John 11 By Emily Pallo

Crosswaychurch   -  

 

John chapter 11 is where Jesus raises Lazarus from the dead. This is a story I heard over and over growing up, but it never really stuck out to me. Rereading it, and really meditating on it, it struck me how much we are like Lazarus. 

 

John 11:38-44

Jesus, once more deeply moved, came to the tomb. It was a cave with a stone laid across the entrance. “Take away the stone,” he said. “But Lord,” said Martha, the sister of the dead man, “ by this time there is a bad odor, for he has been there four days.” Then Jesus said, “Did I not tell you that if you believe, you will see the glory of God?” So they took away the stone.

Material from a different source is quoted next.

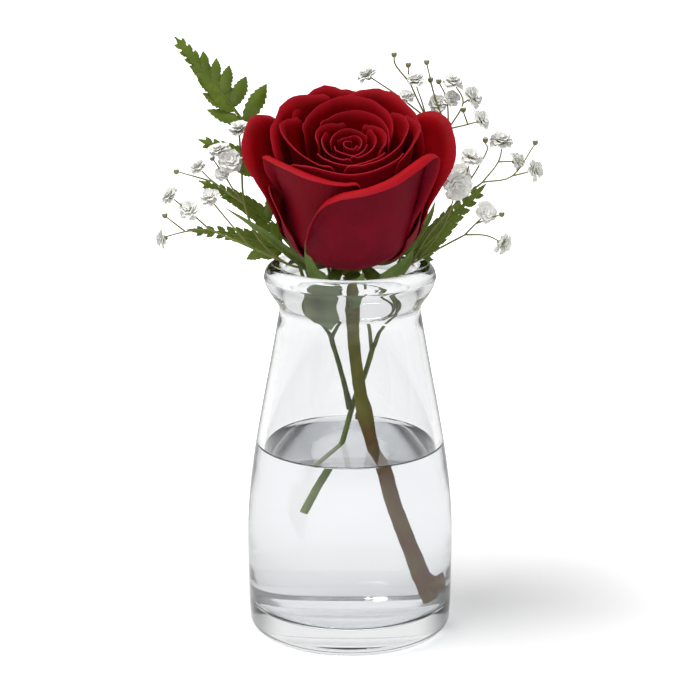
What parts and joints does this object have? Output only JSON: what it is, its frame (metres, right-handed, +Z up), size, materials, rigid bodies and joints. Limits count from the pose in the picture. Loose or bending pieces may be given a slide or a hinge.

Then Jesus looked up and said, “Father, I thank you that you have heard me. I knew that you always hear me, but I said this for the benefit of the people standing here, that they may believe that you sent me.” When he said this, Jesus called in a loud voice, “Lazarus, come out!” The dead man came out, his hands and feet wrapped with strips of linen, and a cloth around his face. Jesus said to them. “Take off the grave cloths and let him go.” 

 

When we are in our sin, we are dead. So often, we let our sin fester, and it creates this “smell” on our lives. We keep living the way we want, knowing better, and choosing to be dead in our sin anyway. If I have a sin in my life that I haven’t confessed and given to God, I feel the effects of it in my life. I feel the stink that is coming off of me, and it affects how I interact with others. Maybe sometimes it makes people not want to be around me because of the “smell.” 

 

Lazarus was dead for four days before Jesus went to his tomb. Jesus waited until his body had started to decompose, to show that there was nothing that God couldn’t bring back. 

 

When we accept Christ, we get to come out of the tomb. We get to take off our grave clothes and go. The stink of our sin disappears under the cross. We get to confess our sin, give it over to the Lord, and have the burden and the smell of our life go away. There is nothing that Christ cannot redeem us from, and there is nothing we can do that washes away what he did for us on the cross. Lazarus was dead, just like we are dead in our sin, and we get to come out of our graves the same way he came out of his physical grave.